Abstract
Multi-frame rate rendering is a technique for improving interaction fidelity in complex virtual environments. The technique renders the interactive elements of a scene on a separate graphics processor and composes it with the remainder of the scene using optical superposition or digital composition. Multi-frame rate rendering is naturally implemented on a graphics cluster. With the recent availability of multiple graphics cards in standalone systems multi-frame rate rendering can also be implemented on a single PC where memory bandwidth is much higher compared to off-the-shelf networking technology. This decreases overall latency and further improves interactivity. We report on our experience of implementing multi-frame rate rendering on such a multi-graphics card system.
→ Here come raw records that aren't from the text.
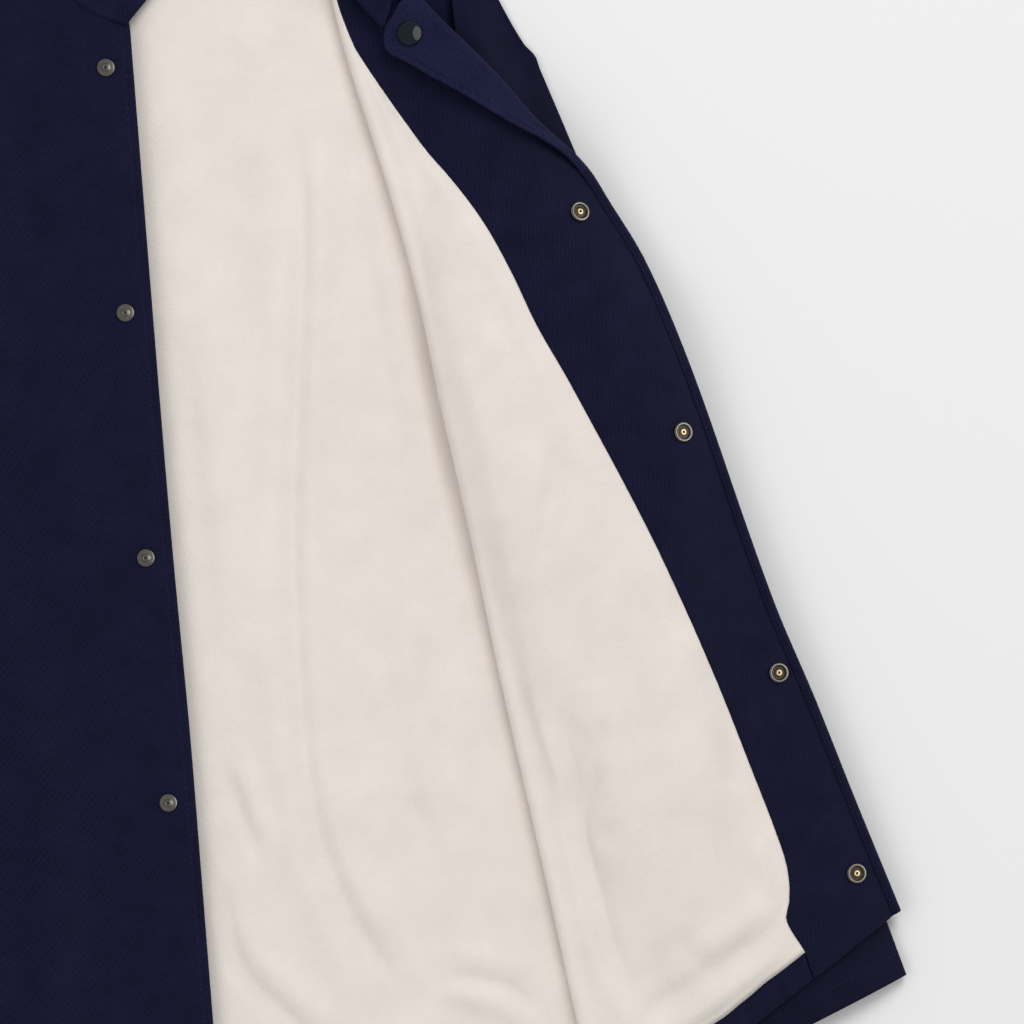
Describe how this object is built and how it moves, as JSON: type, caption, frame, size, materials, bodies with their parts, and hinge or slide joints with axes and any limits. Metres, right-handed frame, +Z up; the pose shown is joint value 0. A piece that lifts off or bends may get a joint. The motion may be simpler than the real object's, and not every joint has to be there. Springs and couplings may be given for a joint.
{
  "type": "coach jacket laid open on its back",
  "caption": "Snap-front coach jacket with a fleece lining, laid flat on its back with its left front and the corner of that front folded open.",
  "frame": {"origin": "the surface under the middle of the back, on the centre back line, 380 mm above the hem", "axes": "+X to the wearer's left, +Y from the hem to the neck, +Z up from the surface that the jacket lies on"},
  "size_m": [1, 0.8367, 0.0355],
  "materials": {
    "shell_navy": "brushed navy twill",
    "lining_fleece": "cream brushed fleece",
    "snap_metal": "gunmetal with a brass tone",
    "snap_enamel": "glossy dark teal enamel"
  },
  "bodies": {
    "root": {"back_panel": "shell_navy", "back_lining": "lining_fleece", "back_hem": "shell_navy", "left_front": "shell_navy", "left_front_lining": "lining_fleece", "left_facing": "shell_navy", "left_front_hem": "shell_navy", "right_front": "shell_navy", "left_sleeve": "shell_navy", "right_sleeve": "shell_navy", "collar": "shell_navy", "snap_cap_1": "snap_enamel", "snap_socket_1": "snap_metal", "snap_socket_2": "snap_metal", "snap_socket_3": "snap_metal", "snap_socket_4": "snap_metal", "snap_socket_5": "snap_metal", "snap_stud_1": "snap_metal", "snap_stud_2": "snap_metal", "snap_stud_3": "snap_metal", "snap_stud_4": "snap_metal", "snap_stud_5": "snap_metal"}
  },
  "joints": []
}
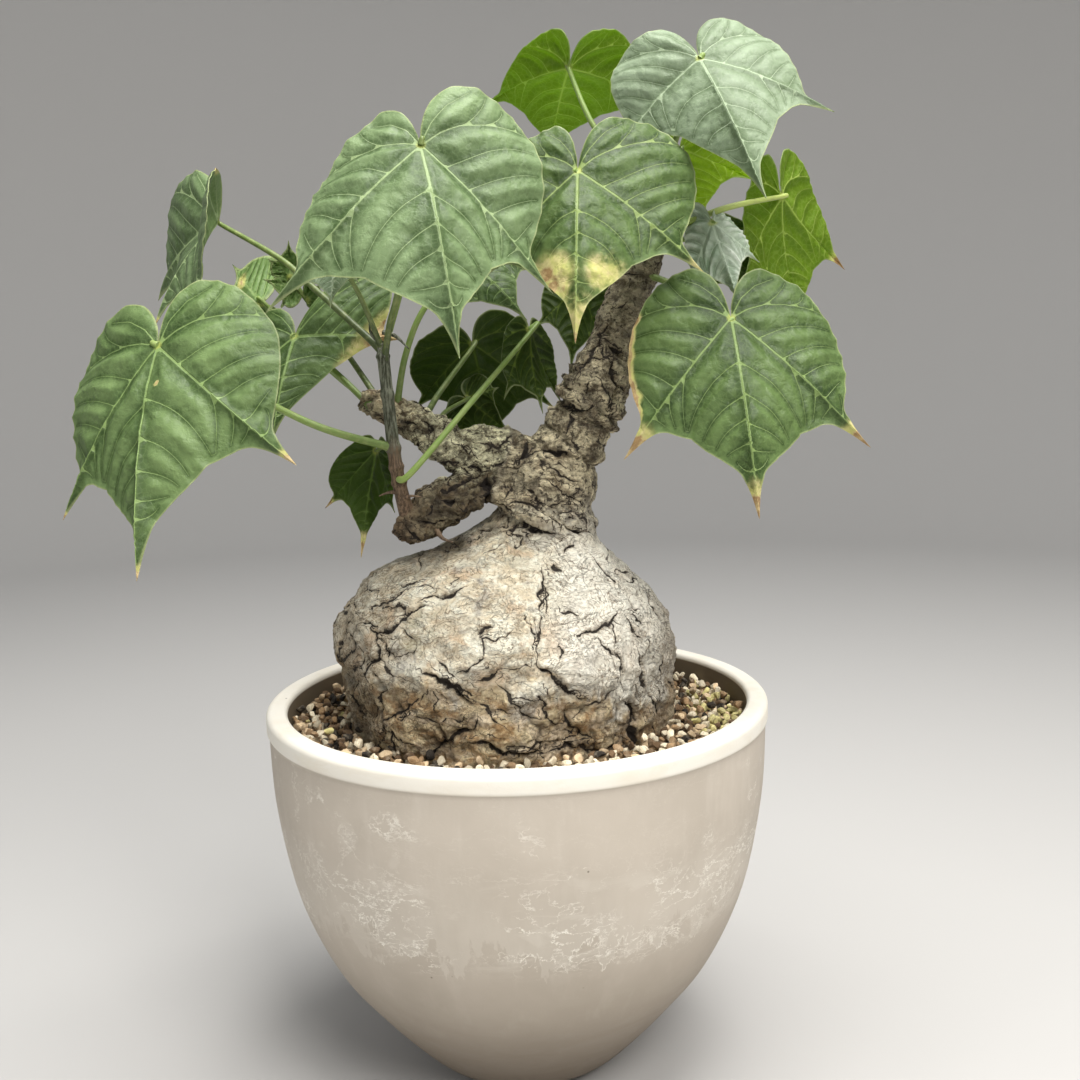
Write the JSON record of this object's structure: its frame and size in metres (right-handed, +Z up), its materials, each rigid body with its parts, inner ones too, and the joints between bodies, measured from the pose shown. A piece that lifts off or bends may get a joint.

In addition we have implemented multi-frame rate rendering on a single graphics processor by interleaving the rendering streams for the interactive elements and the rest of the scene. This approach enables the use of multi-frame rate rendering on low-end graphics systems such as laptops, mobile phones, and PDAs.
Publication
Springer, J. P., Beck, S., Weiszig, F., Fröhlich, B.
Multi-Frame Rate Rendering for Standalone Systems (2nd best paper award)
Proceedings 4. Workshop ,,Virtuelle und Erweiterte Realität der GI-Fachgruppe VR/AR'', pp. 55-64, 2007.